The Knowledge Within: Methods for Data-Free Model Compression
This work addresses data privacy and availability issues in model compression, enabling deployment in sensitive domains, though it is incremental as it builds on existing compression techniques.
The paper tackles the problem of compressing deep neural networks without access to the original training data, which is crucial for privacy-sensitive applications like medical and biometric use-cases, by presenting methods to generate synthetic samples from trained models, achieving negligible accuracy degradation compared to using real data.

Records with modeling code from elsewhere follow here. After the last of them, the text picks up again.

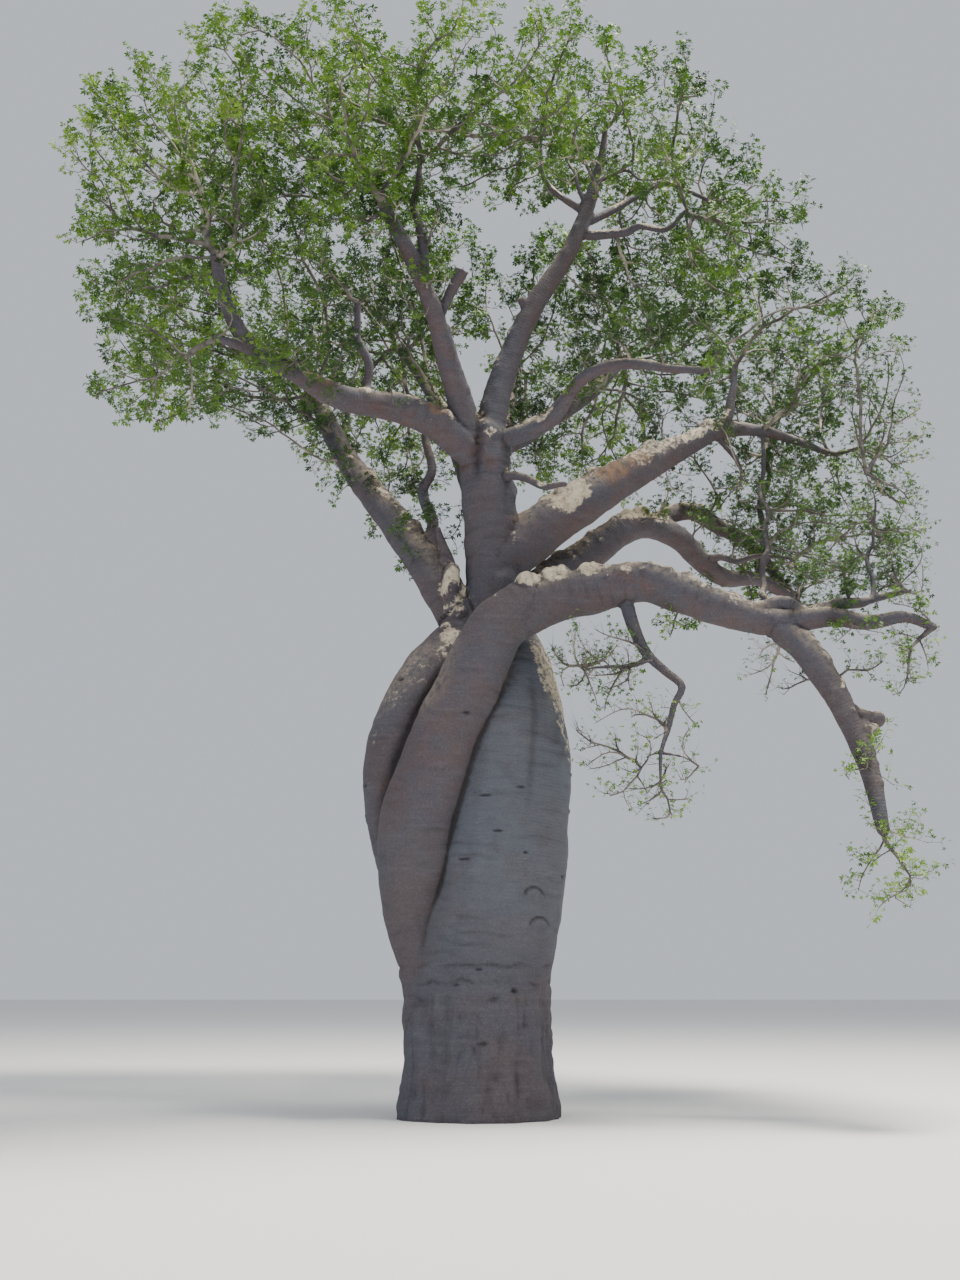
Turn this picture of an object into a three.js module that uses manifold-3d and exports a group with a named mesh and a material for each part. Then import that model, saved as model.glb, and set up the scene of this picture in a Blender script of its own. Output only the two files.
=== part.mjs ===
// A baobab tree with a stout, bottle-shaped trunk of stems that wind round each other, a few thick boughs, and
// an open umbrella crown. Millimetres, +Z up, X to the right and +Y away as seen from the front. The origin is
// the centre of the flat cut at ground level. Places and radii are written in metres and scaled once, by METRE.
import * as THREE from "three";
import { mergeVertices } from "three/addons/utils/BufferGeometryUtils.js";
import Module from "manifold-3d";

const wasm = await Module();
wasm.setup();

const METRE = 1000;

// Driving dimensions, in metres.
const BASE_RADIUS = 1.0; // the trunk just above its root flare
const FLARE_HEIGHT = 0.9; // the roots swell out below this
const FLARE_REACH = 0.09; // how far the root flare stands out at the ground
const FLARE_LOBES = 7;
const BELOW_GROUND = 0.4; // stems start this far down, and the ground cut takes it off
const CROWN_TOP = 16.0; // no spray is higher
const CROWN_HALF_WIDTH = 6.7; // from the trunk's axis to the furthest spray at each side
const BULGE_HEIGHT = 4.3; // the widest part of the bottle
const NECK_HEIGHT = 6.95; // the stems part here
const FORK_HEIGHT = 9.6; // the central stem forks here

// Mesh settings.
const STEM_SIDES = 16;
const STEM_RINGS = 18;
const BOUGH_SIDES = 8;
const RINGS_PER_METRE = 1.25;
const FEWEST_RINGS = 4;
const FOLIAGE_DETAIL = 1;
const LIMB_GAP = 0.003; // left between two limbs that meet
const FOLIAGE_GAP = 0.02; // left round each mass of foliage

const BARK = { color: 0x7d6a62, roughness: 0.9, metalness: 0 };
const LEAVES = { color: 0x5f8a32, roughness: 0.8, metalness: 0 };

// The stems that the trunk is fused from: x, y, z and radius at each station.
const STEMS = {
  right: [
    [0.0, 0.05, -BELOW_GROUND, BASE_RADIUS],
    [-0.02, 0.05, 1.0, 0.98 * BASE_RADIUS],
    [0.0, 0.05, 1.83, 0.96 * BASE_RADIUS],
    [0.12, 0.05, 2.5, 0.95],
    [0.24, 0.05, 3.3, 0.95],
    [0.33, 0.05, BULGE_HEIGHT, 0.94],
    [0.4, 0.05, 5.05, 0.88],
    [0.47, 0.06, 5.6, 0.73],
    [0.49, 0.1, 6.06, 0.54],
    [0.4, 0.2, 6.5, 0.43],
    [0.28, 0.3, NECK_HEIGHT, 0.43],
  ],
  crossing: [
    [-0.46, -0.22, -BELOW_GROUND, 0.57],
    [-0.5, -0.2, 1.0, 0.54],
    [-0.66, -0.12, 1.8, 0.38],
    [-0.9, -0.14, 2.5, 0.37],
    [-0.9, -0.31, 3.2, 0.5],
    [-0.84, -0.42, 3.9, 0.54],
    [-0.64, -0.49, 4.5, 0.53],
    [-0.42, -0.53, 5.1, 0.5],
    [-0.17, -0.57, 5.6, 0.48],
    [0.02, -0.6, 6.1, 0.44],
    [0.24, -0.61, 6.52, 0.41],
    [0.63, -0.62, 6.84, 0.37],
  ],
  left: [
    [-0.4, 0.35, -BELOW_GROUND, 0.57],
    [-0.42, 0.35, 1.0, 0.55],
    [-0.45, 0.33, 1.8, 0.52],
    [-0.72, 0.3, 2.8, 0.52],
    [-0.98, 0.25, 3.65, 0.54],
    [-1.1, 0.12, BULGE_HEIGHT, 0.53],
    [-1.06, 0.07, 5.0, 0.53],
    [-0.84, 0.06, 5.62, 0.5],
    [-0.62, 0.12, 6.06, 0.46],
    [-0.38, 0.24, 6.46, 0.4],
    [-0.24, 0.33, 6.85, 0.34],
  ],
  rear: [
    [-0.08, 0.3, -BELOW_GROUND, 0.8],
    [-0.08, 0.3, 1.0, 0.78],
    [-0.06, 0.3, 1.83, 0.74],
    [0.0, 0.42, 2.8, 0.8],
    [0.04, 0.5, BULGE_HEIGHT, 0.85],
    [0.1, 0.46, 5.1, 0.8],
    [0.16, 0.42, 5.7, 0.66],
    [0.2, 0.4, 6.2, 0.5],
    [0.22, 0.36, NECK_HEIGHT, 0.38],
  ],
};

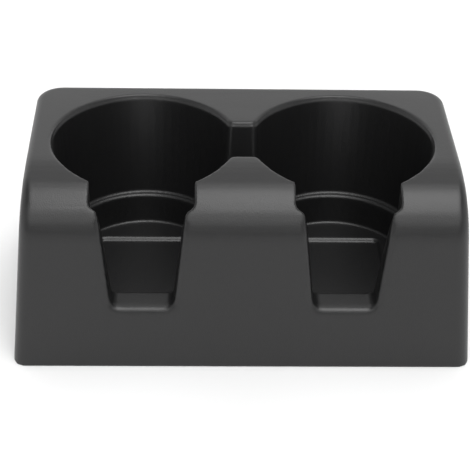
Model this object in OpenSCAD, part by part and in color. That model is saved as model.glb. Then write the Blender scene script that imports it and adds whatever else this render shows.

Recently, an extensive amount of research has been focused on compressing and accelerating Deep Neural Networks (DNN). So far, high compression rate algorithms require part of the training dataset for a low precision calibration, or a fine-tuning process. However, this requirement is unacceptable when the data is unavailable or contains sensitive information, as in medical and biometric use-cases. We present three methods for generating synthetic samples from trained models. Then, we demonstrate how these samples can be used to calibrate and fine-tune quantized models without using any real data in the process. Our best performing method has a negligible accuracy degradation compared to the original training set. This method, which leverages intrinsic batch normalization layers' statistics of the trained model, can be used to evaluate data similarity. Our approach opens a path towards genuine data-free model compression, alleviating the need for training data during model deployment.